(WORK REQUIRED):
Exactly the lines from the one containing "hide_parts(node)" through the one containing "polygon.material_index = len(materials)" must be returned; include both ends and nothing else.

(DATA FOR THE TASK):
☆ ☆ ☆

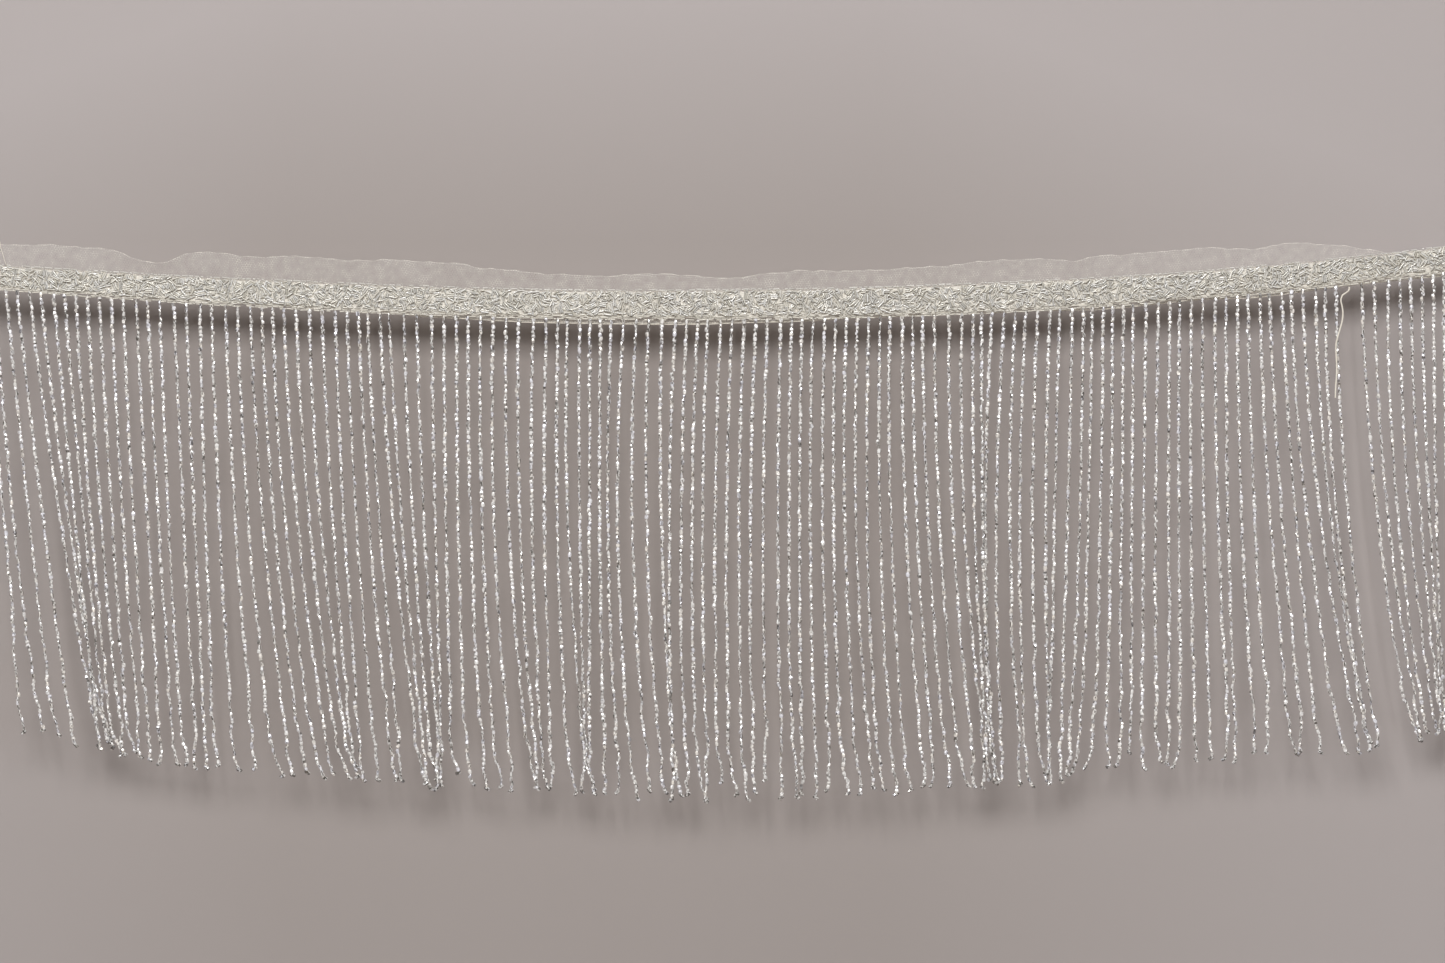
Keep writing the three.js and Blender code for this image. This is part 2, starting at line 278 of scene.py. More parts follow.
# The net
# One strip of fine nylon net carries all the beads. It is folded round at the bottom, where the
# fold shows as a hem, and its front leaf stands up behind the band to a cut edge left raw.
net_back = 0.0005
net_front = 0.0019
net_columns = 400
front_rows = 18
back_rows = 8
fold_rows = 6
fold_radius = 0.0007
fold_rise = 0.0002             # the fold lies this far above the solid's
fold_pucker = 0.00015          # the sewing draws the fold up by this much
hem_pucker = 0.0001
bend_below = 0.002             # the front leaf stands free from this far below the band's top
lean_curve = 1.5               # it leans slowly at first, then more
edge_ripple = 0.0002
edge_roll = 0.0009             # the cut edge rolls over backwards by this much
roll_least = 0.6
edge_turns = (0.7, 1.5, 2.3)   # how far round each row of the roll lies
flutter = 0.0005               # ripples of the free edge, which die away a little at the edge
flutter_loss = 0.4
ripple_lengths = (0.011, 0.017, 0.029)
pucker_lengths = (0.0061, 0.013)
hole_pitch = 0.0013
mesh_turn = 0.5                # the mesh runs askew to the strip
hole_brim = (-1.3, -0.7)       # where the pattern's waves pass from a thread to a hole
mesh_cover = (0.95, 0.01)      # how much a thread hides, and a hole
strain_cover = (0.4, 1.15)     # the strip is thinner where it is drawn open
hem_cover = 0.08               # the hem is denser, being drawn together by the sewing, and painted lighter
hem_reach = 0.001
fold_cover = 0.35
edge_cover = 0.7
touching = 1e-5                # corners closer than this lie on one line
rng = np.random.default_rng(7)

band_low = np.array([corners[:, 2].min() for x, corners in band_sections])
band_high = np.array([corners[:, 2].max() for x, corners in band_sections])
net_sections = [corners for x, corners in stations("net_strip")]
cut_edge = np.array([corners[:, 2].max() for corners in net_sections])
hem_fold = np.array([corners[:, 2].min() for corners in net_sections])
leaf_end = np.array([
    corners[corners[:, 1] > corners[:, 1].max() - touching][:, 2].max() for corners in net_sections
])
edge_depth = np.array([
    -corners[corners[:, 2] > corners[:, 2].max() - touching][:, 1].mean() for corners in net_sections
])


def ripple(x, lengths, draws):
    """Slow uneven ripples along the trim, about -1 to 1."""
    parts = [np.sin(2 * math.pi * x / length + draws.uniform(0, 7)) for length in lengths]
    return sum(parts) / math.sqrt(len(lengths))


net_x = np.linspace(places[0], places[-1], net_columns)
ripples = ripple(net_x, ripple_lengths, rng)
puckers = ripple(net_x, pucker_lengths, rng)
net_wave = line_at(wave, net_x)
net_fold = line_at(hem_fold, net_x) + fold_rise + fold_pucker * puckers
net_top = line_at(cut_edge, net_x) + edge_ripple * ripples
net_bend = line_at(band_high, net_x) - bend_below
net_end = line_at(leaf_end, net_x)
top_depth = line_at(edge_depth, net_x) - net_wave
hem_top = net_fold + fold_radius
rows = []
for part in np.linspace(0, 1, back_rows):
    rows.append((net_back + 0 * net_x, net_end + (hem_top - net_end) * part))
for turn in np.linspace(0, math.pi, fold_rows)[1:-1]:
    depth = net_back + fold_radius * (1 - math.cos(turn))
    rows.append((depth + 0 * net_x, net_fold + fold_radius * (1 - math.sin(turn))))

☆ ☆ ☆

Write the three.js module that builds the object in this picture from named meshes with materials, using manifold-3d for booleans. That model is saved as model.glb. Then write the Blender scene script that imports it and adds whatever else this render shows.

☆ ☆ ☆

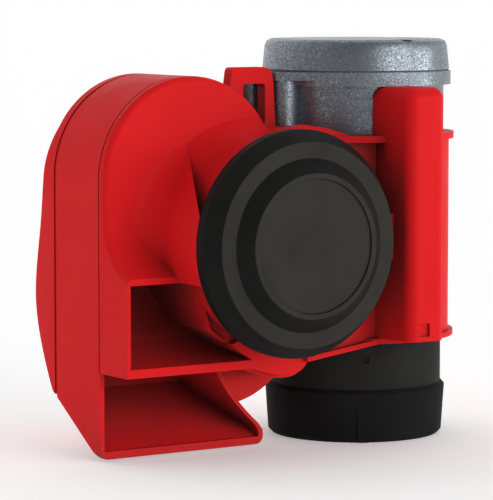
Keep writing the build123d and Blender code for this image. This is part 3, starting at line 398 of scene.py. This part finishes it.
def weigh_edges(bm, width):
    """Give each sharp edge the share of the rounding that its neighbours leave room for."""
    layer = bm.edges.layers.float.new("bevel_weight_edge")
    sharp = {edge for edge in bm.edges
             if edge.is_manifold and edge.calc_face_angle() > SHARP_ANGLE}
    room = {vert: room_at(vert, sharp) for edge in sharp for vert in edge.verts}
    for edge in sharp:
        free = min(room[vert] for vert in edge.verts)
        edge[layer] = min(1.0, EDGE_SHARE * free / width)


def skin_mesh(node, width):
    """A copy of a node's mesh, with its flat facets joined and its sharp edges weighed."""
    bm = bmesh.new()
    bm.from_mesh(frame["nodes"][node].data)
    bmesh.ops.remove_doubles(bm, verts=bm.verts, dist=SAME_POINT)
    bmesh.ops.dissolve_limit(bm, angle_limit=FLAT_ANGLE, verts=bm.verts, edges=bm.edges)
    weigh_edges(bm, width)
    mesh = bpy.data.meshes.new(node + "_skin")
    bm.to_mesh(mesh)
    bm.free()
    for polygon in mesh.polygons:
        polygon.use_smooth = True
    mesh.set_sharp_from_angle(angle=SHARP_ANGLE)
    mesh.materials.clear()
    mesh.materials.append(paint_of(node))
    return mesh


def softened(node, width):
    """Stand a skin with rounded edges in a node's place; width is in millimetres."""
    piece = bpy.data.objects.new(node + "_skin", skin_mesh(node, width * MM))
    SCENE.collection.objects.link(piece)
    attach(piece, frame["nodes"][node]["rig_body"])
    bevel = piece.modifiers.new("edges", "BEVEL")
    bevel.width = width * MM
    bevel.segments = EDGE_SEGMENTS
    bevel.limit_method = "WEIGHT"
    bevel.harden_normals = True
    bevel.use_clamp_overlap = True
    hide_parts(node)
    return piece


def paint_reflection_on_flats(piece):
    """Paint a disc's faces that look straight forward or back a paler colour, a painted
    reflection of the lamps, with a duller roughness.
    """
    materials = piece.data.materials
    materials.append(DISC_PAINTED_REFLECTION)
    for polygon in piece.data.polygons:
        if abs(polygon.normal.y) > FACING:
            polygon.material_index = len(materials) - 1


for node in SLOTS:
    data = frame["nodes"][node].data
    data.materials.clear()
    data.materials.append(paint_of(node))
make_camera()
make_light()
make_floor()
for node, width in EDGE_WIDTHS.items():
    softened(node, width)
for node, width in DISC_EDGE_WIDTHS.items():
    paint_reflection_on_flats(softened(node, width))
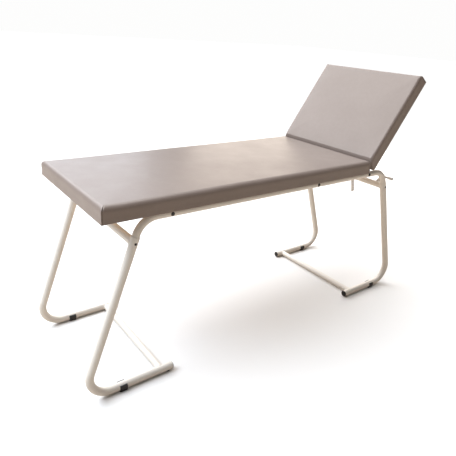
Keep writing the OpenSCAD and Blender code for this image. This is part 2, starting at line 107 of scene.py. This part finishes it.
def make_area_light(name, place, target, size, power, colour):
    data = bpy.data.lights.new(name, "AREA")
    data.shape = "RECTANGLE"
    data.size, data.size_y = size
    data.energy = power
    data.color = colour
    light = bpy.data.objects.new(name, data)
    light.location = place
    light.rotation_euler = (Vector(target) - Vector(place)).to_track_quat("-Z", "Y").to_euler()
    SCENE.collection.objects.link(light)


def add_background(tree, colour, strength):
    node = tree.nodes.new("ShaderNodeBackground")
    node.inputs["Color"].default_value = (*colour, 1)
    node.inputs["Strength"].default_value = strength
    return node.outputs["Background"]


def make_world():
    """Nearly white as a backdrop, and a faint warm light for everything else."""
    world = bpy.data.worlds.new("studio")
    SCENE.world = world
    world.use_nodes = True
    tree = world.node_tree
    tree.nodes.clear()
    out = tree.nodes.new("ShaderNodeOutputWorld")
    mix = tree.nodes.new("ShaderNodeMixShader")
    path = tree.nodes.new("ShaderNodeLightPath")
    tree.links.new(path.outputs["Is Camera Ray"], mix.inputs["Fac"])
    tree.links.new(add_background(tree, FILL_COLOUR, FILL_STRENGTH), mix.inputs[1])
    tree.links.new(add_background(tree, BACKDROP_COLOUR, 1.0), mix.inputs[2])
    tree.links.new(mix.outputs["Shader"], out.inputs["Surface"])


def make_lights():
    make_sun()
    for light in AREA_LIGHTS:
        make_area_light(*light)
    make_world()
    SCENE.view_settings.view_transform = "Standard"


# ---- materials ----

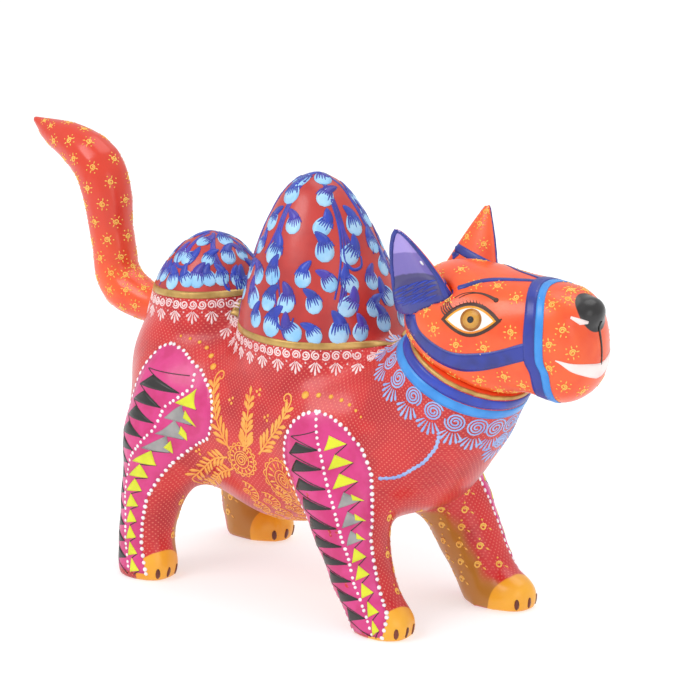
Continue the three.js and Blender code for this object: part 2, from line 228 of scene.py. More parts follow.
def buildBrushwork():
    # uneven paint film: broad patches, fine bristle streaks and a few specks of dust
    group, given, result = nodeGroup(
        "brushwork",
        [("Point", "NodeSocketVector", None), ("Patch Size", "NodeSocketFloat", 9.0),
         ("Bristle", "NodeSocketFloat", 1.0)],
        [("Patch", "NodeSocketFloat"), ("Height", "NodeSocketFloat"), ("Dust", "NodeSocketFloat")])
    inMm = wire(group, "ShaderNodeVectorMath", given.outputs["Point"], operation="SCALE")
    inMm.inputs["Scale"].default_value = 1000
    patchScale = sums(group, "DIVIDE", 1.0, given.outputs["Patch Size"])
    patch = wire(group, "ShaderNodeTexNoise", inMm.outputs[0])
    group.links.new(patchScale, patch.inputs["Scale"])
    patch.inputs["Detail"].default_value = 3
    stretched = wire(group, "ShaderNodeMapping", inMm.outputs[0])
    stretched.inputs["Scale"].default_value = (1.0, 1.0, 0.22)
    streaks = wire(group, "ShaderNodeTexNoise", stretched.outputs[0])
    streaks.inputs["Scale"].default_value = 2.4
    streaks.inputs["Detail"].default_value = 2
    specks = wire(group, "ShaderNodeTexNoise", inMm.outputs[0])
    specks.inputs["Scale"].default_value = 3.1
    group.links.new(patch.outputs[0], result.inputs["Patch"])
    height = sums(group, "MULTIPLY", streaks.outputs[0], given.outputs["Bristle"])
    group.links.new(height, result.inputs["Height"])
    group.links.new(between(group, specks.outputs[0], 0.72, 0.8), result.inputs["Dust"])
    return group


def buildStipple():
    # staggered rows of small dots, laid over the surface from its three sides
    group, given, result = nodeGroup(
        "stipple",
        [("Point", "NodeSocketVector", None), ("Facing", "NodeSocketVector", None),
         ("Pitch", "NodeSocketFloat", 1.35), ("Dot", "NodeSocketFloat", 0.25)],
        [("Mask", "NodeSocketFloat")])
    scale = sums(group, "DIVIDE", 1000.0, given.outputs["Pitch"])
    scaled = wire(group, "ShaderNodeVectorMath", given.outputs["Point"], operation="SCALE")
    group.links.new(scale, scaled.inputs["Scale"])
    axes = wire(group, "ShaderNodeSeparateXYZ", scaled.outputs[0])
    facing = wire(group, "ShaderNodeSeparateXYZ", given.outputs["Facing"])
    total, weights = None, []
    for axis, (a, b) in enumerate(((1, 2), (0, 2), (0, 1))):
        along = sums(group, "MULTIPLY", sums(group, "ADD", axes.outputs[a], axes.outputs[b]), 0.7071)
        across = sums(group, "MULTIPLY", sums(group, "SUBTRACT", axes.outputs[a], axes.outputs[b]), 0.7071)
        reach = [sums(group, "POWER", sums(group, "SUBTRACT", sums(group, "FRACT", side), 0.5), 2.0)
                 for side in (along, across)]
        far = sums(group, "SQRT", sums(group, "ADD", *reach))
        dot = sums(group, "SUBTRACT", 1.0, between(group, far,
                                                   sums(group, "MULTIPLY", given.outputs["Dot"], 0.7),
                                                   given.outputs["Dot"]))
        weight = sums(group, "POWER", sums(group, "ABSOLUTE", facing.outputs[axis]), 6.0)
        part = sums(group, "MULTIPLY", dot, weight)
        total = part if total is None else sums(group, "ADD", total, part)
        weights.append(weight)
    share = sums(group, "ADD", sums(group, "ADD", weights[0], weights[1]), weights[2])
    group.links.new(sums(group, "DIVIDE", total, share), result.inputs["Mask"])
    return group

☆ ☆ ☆

(ANSWER TO THE PROBLEM):
    hide_parts(node)
    return piece


def paint_reflection_on_flats(piece):
    """Paint a disc's faces that look straight forward or back a paler colour, a painted
    reflection of the lamps, with a duller roughness.
    """
    materials = piece.data.materials
    materials.append(DISC_PAINTED_REFLECTION)
    for polygon in piece.data.polygons:
        if abs(polygon.normal.y) > FACING:
            polygon.material_index = len(materials) - 1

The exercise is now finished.